— START Supplied material —

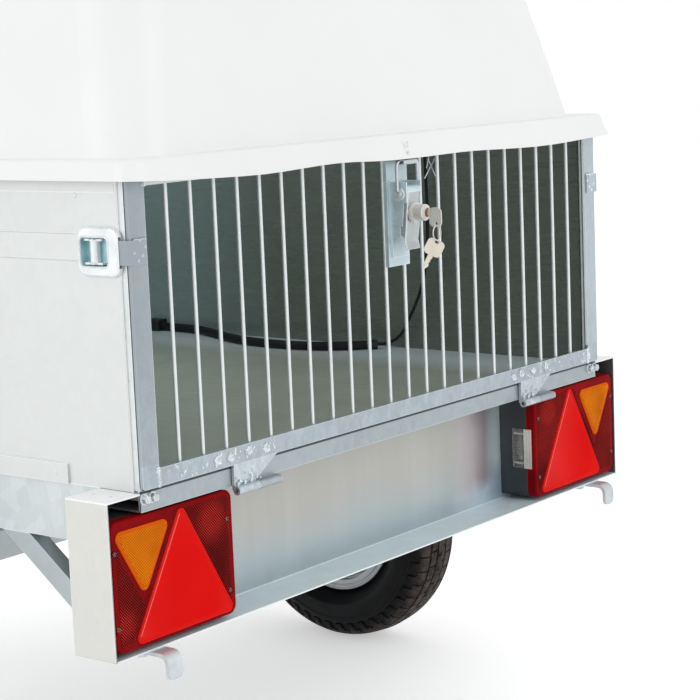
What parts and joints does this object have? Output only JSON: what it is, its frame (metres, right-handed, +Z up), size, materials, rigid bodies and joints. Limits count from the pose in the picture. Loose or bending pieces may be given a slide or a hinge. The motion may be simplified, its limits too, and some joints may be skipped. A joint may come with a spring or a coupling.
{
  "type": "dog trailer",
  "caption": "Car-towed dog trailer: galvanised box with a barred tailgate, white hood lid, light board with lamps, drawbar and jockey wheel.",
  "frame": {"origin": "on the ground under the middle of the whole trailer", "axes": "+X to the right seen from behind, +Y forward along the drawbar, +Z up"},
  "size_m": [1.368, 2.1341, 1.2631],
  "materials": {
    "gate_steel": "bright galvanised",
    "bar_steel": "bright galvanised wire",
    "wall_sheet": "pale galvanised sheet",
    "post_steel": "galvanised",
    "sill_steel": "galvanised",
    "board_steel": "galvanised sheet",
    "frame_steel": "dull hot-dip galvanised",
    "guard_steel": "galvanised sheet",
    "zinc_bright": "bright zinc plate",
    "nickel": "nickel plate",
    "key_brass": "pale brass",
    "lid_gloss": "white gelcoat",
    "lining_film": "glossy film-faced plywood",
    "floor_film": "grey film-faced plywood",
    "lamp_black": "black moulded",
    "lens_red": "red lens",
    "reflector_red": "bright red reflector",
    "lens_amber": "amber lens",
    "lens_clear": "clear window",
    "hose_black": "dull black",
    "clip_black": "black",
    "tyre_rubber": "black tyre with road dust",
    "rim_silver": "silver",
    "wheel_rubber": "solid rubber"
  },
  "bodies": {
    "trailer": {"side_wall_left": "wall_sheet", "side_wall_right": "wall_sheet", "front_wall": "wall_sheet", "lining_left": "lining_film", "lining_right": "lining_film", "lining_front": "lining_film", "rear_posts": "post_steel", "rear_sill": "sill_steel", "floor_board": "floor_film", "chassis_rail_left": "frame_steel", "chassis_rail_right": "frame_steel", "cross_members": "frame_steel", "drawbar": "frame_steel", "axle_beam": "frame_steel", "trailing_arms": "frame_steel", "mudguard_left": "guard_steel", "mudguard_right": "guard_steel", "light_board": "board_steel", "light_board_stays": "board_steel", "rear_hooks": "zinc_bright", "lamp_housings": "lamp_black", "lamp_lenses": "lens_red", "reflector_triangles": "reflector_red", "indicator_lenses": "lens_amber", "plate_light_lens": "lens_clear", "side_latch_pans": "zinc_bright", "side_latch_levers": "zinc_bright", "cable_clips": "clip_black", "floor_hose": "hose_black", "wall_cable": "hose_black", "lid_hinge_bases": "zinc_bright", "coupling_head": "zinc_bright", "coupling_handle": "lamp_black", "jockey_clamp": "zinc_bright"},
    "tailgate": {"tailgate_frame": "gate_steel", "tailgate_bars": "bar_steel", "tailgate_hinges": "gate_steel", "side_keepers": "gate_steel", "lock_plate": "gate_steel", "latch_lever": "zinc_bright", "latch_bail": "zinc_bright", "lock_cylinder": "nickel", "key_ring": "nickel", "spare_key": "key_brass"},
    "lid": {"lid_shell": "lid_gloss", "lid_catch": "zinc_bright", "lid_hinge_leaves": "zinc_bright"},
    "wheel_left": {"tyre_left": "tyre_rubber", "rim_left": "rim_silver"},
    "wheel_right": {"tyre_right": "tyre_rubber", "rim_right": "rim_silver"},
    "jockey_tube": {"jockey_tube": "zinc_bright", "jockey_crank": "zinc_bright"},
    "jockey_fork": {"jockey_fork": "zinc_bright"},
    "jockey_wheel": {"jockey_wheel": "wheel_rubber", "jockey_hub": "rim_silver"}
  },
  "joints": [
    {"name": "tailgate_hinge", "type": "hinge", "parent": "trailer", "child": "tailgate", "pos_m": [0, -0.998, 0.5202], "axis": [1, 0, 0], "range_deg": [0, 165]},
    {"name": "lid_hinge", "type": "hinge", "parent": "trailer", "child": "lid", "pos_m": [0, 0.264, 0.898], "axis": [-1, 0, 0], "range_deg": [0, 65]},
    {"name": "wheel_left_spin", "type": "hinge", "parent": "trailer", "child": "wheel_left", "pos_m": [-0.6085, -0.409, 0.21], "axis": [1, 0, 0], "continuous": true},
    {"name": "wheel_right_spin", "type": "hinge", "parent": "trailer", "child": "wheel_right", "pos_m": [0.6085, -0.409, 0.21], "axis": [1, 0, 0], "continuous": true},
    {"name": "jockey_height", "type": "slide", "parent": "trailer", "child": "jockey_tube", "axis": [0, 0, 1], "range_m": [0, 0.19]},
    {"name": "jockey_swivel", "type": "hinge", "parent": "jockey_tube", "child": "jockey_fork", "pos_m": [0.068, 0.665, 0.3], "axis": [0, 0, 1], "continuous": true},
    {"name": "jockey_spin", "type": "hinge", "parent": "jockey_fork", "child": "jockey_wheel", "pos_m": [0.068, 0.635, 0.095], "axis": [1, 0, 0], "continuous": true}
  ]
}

— END Supplied material —

Short task.
Identify every line where the string "joints" appears.

Final result.
What parts and joints does this object have? Output only JSON: what it is, its frame (metres, right-handed, +Z up), size, materials, rigid bodies and joints. Limits count from the pose in the picture. Loose or bending pieces may be given a slide or a hinge. The motion may be simplified, its limits too, and some joints may be skipped. A joint may come with a spring or a coupling.
  "joints": [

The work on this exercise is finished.